Municipal Court of the City of New York, Borough of Brooklyn
Mar 9, 1951
200 Misc. 176 (N.Y. Misc. 1951)

Summary

finding on the facts that plaintiff was not entitled to relief under Article 11

Summary of this case from Masters v. Wilhelmina Model Agency, Inc.

Opinion

March 9, 1951.

Stephen J. Rudd for plaintiff.

David Altman for defendant.


Pursuant to a newspaper advertisement inserted by the defendant, an employment agency, advertising for waitresses at a resort hotel in Florida, plaintiff appeared at the office of the defendant. She was interviewed by David Wahrburg, its vice-president, who being satisfied that she was a qualified waitress, introduced her to Morton A. Mincher, concededly duly authorized to act for the Hotel Sorrento, Miami Beach, Florida, who coincidentally happened to be at the employment agency in connection with his efforts to hire employees for said hotel. Mincher, after interrogating plaintiff, was satisfied with her qualifications. He told Wahrburg to have her report at the hotel on December 15, 1948. At this point plaintiff was given a card by defendant containing particulars of the position. Plaintiff thereafter proceeded to the hotel, arriving there pursuant to the instructions, on December 15, 1948. Unfortunately, construction on the hotel was being completed. She was advised that it would be necessary for her to wait until the hotel opened. After waiting about ten days, she refused to wait any longer, returned to New York and then brought this action to recover for transportation costs, the $10 fee paid to the defendant, lost wages and other expenses.

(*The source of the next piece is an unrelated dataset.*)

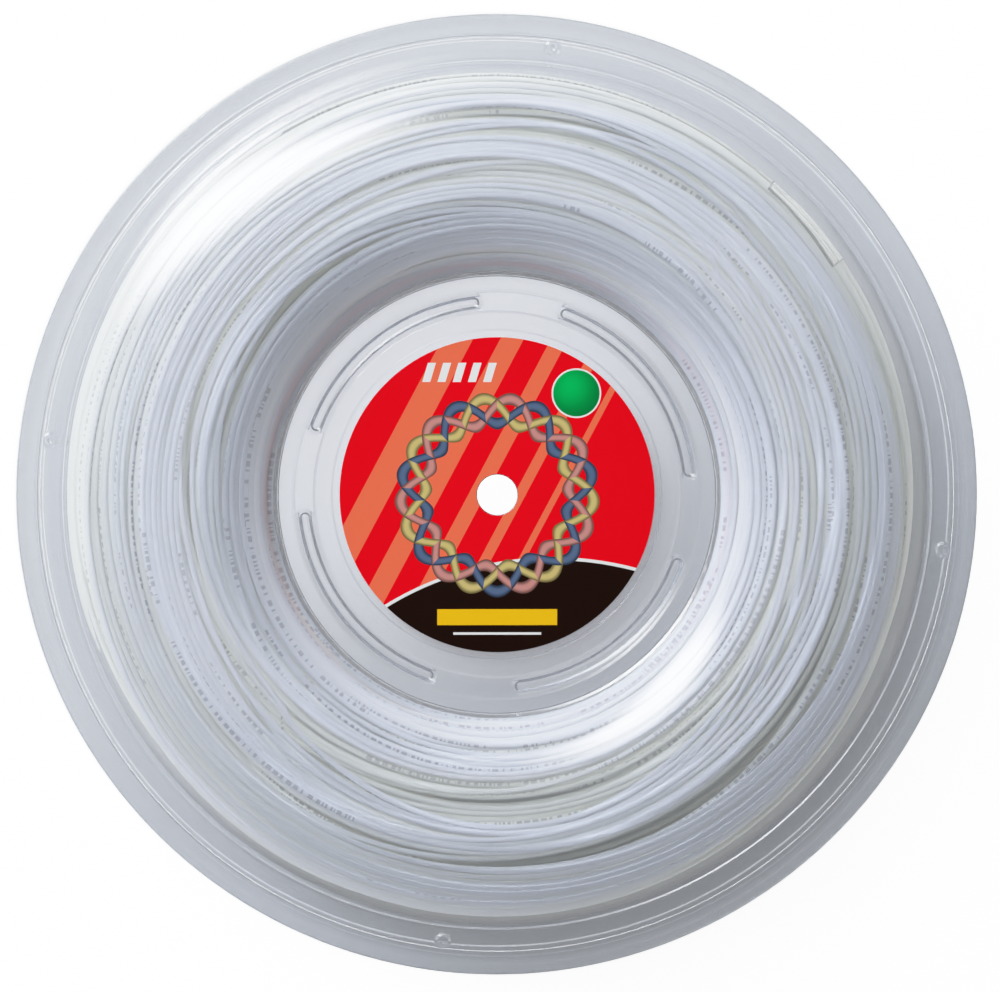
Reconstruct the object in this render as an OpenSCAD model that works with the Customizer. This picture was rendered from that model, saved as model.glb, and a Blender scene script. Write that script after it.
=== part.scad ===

It is important to note that paragraphs "V" and "VI" of the complaint allege that said Mincher, acting on behalf of the hotel, represented that the position was available and that plaintiff could start work upon journeying to Florida and that relying upon said representation, she accepted the position.

Plaintiff places her chief reliance on subdivision 5 of section 186 Gen. Bus. of the General Business Law, which reads in part as follows: "A licensed person shall not direct an employee to employment without having first obtained, either orally or in writing, a bona fide order therefor, and if it shall appear that no employment of the kind specified by the employment agent existed at the place to which said employee was directed, or if no other employment in substitution thereof is accepted by the employee, the said licensed person shall refund to said employee within twenty-four hours of demand (legal holidays excepted) any sums paid by said employee for transportation in going to and returning from said place and all fees paid by said employee to said licensed person."

The record shows that defendant had dealt with Mincher for at least fifteen years and had a right to rely on his order for waitresses. There is no showing of a lack of good faith on the part of the employment agency or that the relationship between plaintiff and the agency was other than the usual one between a job seeker and a placement agency.

If plaintiff is to succeed in this action the court must find that where an employment agency receives a bona fide order for an employee and in good faith sends a prospective employee to fill such position, if, through no fault of the agency, the position has either been filled or is not available, the employment agency is responsible "for transportation in going to and returning from said place and all fees paid by said employee". The plaintiff in effect urges that employment agencies must be guarantors that the position is in existence at the time the employee arrives at the place of employment. A holding in favor of plaintiff's contention would be an enlargement of the common-law obligation of employment agencies. If it was the intention of the Legislature in enacting subdivision 5 of section 186 Gen. Bus. of the General Business Law to impose a new right or obligation to clients of employment agencies theretofore unknown at common law, the statute would have clearly made such provision. Statutes creating rights or benefits not recognized by the common law must be strictly construed. (3 Sutherland on Statutory Construction [3d ed.], § 6201.) Where a change in the common law is to be effectuated the legislative intent to do so must be clearly and plainly expressed. ( Dean v. Metropolitan El. Ry. Co., 119 N.Y. 540, 547; People v. Fanshawe, 137 N.Y. 68, 75; Woollcott v. Shubert, 217 N.Y. 212, 220; Jones v. City of Albany, 151 N.Y. 223, 228; People v. Wilson, 151 N.Y. 403, 409.) To construe the statute as urged by the plaintiff would place on employment agencies the responsibility of investigating each order for an employee or employees. If the Legislature intended such responsibility, the language of the statute would have clearly expressed such purpose. ( Highway Trailer Co. v. Janesville Elec. Co., 187 Wis. 161; Reeder v. Lehigh Valley Coal Co., 231 Pa. 563.)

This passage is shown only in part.